▶ What the task requires
Scan the data below for the string "None". Show every line where it turns up.

— START OF Data extract —

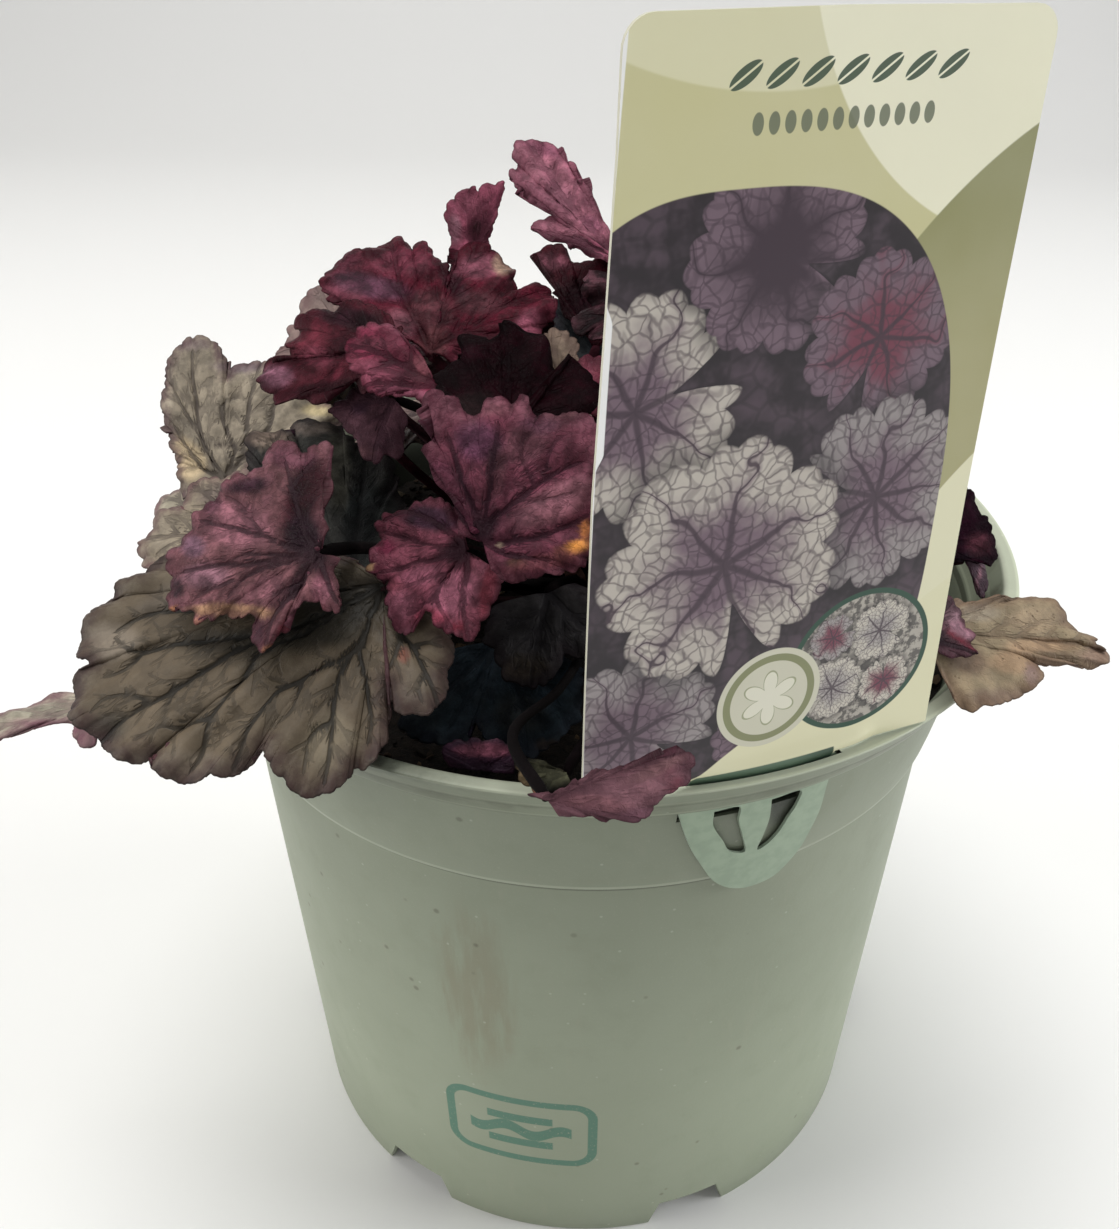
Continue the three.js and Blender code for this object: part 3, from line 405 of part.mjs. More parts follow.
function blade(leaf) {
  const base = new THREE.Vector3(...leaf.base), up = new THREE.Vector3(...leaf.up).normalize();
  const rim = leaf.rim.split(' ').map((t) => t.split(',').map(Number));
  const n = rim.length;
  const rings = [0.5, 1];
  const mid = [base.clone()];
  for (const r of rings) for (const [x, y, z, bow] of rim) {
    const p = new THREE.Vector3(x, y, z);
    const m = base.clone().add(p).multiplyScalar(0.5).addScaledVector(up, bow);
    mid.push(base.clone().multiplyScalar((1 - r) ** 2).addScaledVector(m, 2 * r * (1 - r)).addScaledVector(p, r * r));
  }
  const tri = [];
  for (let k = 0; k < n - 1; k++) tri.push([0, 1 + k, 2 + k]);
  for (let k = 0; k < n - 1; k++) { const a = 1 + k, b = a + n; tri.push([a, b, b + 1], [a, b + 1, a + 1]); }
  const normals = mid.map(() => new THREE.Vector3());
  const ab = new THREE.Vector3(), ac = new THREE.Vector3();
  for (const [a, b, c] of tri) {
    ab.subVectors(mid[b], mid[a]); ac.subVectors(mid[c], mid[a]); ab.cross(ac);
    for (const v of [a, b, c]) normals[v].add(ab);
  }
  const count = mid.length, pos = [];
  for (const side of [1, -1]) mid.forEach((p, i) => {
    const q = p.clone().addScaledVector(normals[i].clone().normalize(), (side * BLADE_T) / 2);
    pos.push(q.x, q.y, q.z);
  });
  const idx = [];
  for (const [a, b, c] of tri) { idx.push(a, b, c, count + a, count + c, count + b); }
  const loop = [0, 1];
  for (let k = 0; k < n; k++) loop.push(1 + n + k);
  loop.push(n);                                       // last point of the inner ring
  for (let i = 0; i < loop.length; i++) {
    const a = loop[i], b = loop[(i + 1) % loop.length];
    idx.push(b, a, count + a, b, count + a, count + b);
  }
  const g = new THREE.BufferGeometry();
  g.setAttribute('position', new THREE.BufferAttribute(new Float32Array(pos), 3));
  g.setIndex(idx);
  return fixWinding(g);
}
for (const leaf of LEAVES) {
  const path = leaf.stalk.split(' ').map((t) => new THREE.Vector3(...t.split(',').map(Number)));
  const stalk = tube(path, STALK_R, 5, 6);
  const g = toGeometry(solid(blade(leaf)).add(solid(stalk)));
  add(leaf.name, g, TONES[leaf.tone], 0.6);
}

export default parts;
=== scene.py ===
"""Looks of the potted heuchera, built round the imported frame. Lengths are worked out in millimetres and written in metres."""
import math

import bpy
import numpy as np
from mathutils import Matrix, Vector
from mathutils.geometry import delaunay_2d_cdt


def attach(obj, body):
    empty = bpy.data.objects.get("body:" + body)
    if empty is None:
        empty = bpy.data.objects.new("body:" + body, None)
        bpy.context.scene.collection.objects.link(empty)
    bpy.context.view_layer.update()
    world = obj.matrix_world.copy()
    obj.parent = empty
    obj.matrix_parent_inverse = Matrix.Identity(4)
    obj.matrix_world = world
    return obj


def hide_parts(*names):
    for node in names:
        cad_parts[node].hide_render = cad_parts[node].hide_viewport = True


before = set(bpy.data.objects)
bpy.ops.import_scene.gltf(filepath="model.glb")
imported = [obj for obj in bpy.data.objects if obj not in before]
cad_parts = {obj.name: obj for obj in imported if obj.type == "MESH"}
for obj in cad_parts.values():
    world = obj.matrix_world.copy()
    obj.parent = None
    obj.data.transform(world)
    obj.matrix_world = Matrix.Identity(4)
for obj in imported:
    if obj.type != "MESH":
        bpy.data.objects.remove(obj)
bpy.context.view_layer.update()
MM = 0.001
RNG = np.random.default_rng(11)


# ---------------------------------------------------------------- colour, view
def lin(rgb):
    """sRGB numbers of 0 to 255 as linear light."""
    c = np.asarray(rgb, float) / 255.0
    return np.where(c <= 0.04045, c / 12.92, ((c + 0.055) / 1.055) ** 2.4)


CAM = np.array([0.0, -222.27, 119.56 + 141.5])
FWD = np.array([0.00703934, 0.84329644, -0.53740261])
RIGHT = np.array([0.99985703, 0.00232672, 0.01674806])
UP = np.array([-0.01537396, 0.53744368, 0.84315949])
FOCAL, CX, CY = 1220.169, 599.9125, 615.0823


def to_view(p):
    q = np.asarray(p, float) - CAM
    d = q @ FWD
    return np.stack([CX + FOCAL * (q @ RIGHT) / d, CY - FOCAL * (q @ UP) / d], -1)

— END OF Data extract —

▶ Completed exercise
    if empty is None:
        empty = bpy.data.objects.new("body:" + body, None)
    obj.parent = None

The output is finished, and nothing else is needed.